Although I am not new to fishing or sailing on open waters, the Prairie Girl in me is still thrilled whenever I’m invited to join the crew of a boat. Any boat. Even if it is -2 degrees C on February 1st, at 8:00 in the morning!
Now to be fair, it was a gorgeous, sunny morning without a cloud in the sky or even the hint of a breeze. The ocean was like glass as we left Comox Harbour, and we were on our own with only the birds and a few sea lions to share the quiet space. And I was not freezing in a 14 ft aluminum fishing boat – I was thoroughly comfortable on Danny Claire’s 40 ft Comox Harbour Charters’ vessel, with a heated cabin if I needed to take the chill off.

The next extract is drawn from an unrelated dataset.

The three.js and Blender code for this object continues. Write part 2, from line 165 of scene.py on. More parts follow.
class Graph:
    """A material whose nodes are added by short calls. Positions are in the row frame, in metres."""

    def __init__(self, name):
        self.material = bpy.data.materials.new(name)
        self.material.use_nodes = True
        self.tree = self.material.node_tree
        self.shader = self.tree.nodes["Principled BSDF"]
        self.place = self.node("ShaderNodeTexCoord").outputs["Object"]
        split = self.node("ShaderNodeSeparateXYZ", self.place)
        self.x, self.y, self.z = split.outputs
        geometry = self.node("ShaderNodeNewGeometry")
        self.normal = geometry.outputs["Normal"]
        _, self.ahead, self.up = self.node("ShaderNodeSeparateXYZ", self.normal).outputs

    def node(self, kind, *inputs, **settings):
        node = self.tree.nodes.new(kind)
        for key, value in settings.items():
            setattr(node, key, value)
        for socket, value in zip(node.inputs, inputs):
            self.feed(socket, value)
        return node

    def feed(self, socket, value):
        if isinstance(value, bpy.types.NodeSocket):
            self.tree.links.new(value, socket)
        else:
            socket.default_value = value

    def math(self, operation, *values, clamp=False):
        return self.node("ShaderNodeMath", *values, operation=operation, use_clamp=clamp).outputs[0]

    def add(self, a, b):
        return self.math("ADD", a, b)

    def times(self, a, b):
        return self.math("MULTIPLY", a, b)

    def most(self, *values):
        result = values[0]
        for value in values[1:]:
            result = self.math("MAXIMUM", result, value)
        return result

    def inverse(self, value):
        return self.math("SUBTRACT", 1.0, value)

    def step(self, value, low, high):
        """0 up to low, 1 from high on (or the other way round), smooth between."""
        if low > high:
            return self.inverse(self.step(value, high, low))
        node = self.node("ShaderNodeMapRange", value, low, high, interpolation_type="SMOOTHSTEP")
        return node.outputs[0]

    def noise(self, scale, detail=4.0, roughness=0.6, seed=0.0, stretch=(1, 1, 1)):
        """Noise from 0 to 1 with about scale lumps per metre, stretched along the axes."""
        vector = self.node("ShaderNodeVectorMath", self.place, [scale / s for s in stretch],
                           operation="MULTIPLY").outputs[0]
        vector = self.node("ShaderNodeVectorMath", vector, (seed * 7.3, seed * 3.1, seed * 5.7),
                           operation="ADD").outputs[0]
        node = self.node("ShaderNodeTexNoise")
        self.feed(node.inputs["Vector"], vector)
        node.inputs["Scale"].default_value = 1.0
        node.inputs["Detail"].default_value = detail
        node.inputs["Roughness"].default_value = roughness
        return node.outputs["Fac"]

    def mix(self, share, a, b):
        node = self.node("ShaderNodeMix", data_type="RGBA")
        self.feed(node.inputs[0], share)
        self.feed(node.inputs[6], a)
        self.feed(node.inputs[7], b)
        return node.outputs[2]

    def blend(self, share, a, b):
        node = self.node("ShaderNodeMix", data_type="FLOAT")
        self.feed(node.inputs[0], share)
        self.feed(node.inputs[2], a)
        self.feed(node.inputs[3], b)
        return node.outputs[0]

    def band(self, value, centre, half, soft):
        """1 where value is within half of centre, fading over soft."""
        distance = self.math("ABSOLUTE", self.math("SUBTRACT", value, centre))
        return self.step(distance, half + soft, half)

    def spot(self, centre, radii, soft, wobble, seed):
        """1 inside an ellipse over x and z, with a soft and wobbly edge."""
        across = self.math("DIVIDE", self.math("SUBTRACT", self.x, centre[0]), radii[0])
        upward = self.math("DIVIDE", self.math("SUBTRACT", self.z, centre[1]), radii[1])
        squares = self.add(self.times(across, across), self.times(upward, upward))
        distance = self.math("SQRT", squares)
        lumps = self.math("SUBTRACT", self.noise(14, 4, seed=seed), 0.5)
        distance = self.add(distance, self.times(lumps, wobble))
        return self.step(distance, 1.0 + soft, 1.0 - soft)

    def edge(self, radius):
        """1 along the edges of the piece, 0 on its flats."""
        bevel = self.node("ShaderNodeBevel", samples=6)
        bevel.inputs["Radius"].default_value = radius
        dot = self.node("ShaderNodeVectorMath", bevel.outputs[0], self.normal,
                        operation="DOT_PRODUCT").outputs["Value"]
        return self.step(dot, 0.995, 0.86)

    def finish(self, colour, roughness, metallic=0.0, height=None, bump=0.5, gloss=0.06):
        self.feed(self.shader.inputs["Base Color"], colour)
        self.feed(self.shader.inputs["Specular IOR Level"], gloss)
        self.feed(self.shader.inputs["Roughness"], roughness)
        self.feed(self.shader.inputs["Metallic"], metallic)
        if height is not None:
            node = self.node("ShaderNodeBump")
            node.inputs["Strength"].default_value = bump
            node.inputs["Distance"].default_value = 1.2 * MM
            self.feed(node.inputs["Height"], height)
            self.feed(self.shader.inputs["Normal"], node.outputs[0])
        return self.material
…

Our destination this morning was to check the half dozen crab traps that Danny and his friend Peter set once a week or so. In the process, of course, we passed the Courtenay River Estuary which I learned is the second most important estuary in all of British Columbia. They are naturally rare, comprising only 2.3% of BC’s coastline, but with 442 in total, ours is second in importance only to the Frazer River Estuary in terms of ecological significance and contribution. Estuaries are semi-enclosed bodies of water where fresh water from rivers or streams mingles with the salt water of the ocean. They trap the nutrients and sediment that is carried from the land by rivers, and from the ocean by tides. These conditions make it ideal for supporting an enormous abundance of plant and animal life, and make them one of the most productive types of ecosystems on earth. The Courtenay River Estuary provides habitat for 145 bird species, approximately 70,000 birds in total, 218 plant species, and 20 fish species in addition to other intertidal animals and organisms.

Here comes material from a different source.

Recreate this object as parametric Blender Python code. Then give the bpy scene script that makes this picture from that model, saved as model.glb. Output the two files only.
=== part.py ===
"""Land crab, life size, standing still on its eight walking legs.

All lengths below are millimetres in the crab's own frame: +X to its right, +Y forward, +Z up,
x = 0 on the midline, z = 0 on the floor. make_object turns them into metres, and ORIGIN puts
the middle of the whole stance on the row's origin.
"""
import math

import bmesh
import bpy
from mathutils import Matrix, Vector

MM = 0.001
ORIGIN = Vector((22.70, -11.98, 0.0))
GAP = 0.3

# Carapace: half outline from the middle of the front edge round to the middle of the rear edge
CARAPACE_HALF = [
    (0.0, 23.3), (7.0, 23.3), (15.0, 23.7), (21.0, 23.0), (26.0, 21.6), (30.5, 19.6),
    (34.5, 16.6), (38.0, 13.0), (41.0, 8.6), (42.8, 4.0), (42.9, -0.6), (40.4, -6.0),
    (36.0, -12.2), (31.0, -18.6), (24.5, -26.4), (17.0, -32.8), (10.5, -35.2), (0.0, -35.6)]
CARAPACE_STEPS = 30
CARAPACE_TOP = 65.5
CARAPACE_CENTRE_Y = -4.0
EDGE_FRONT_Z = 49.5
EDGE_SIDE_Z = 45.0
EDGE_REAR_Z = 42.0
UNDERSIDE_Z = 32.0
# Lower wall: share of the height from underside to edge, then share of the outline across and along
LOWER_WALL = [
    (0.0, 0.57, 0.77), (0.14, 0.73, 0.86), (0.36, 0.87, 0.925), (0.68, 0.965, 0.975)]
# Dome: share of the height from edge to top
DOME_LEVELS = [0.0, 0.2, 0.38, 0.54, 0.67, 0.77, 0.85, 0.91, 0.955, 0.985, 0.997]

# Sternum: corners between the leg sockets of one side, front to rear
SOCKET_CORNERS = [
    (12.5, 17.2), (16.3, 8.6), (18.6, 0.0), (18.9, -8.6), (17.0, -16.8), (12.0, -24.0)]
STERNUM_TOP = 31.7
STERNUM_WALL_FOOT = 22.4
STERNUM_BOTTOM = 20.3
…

I can tell that Danny is very proud of this part of the Island, the only home he has known, and enjoys sharing memories and educating his passengers while he navigates the waterways. While today was not intended to be a sightseeing trip, he shared stories about the Royston Wrecks – where at least 14 retired ships were sunk back in 1937 to make a breakwater for the log booming grounds; and of the Manatee Holdings Hatchery, where their tanks hold millions of geoduck seeds in addition to sea cucumbers, scallops and oysters.
We talked about Goose Spit Park, or Pelxqikw, which means ‘round on point’. We planned gourmet picnics, which he loves to set up for customers at the end of the spit. And we chatted about everything from fireworks and local herring spawning grounds, live band performances on the back of his boat, family picnics on Tree Island, kayak side trips, and barbecuing oysters which he picks up directly from the source at Hollie Wood Oysters on Denman Island.
Unfortunately, while I picked up interesting tricks and new things to try for crab trapping, we only managed to get a few on this trip. A rather disturbing discussion ensued about the decline of shellfish in the area overall. Qualicum’s “Island Scallops” lost 10 million scallops in 2014 due to the higher acidity levels of the local waters, resulting in scallops that have less robust shells and are more susceptible to infection. According to a study published in “Global Change Biology”, scientists have found that seawater is growing more acidic due to carbon-dioxide emissions. Although the populations of dungeness crab fluctuate year by year, their overall abundance by 2063 could be about 30% lower.
As I finish these notes, I realize that today, February 2nd, has been deemed “World Wetlands Day”, commemorating the 1971 signing of the Convention on Wetlands of International Importance (the Ramsar Convention). How apropos. It looks like March 9th is National Crabmeat Day – maybe I will convince Danny to take me out again then and we will have better luck with the traps!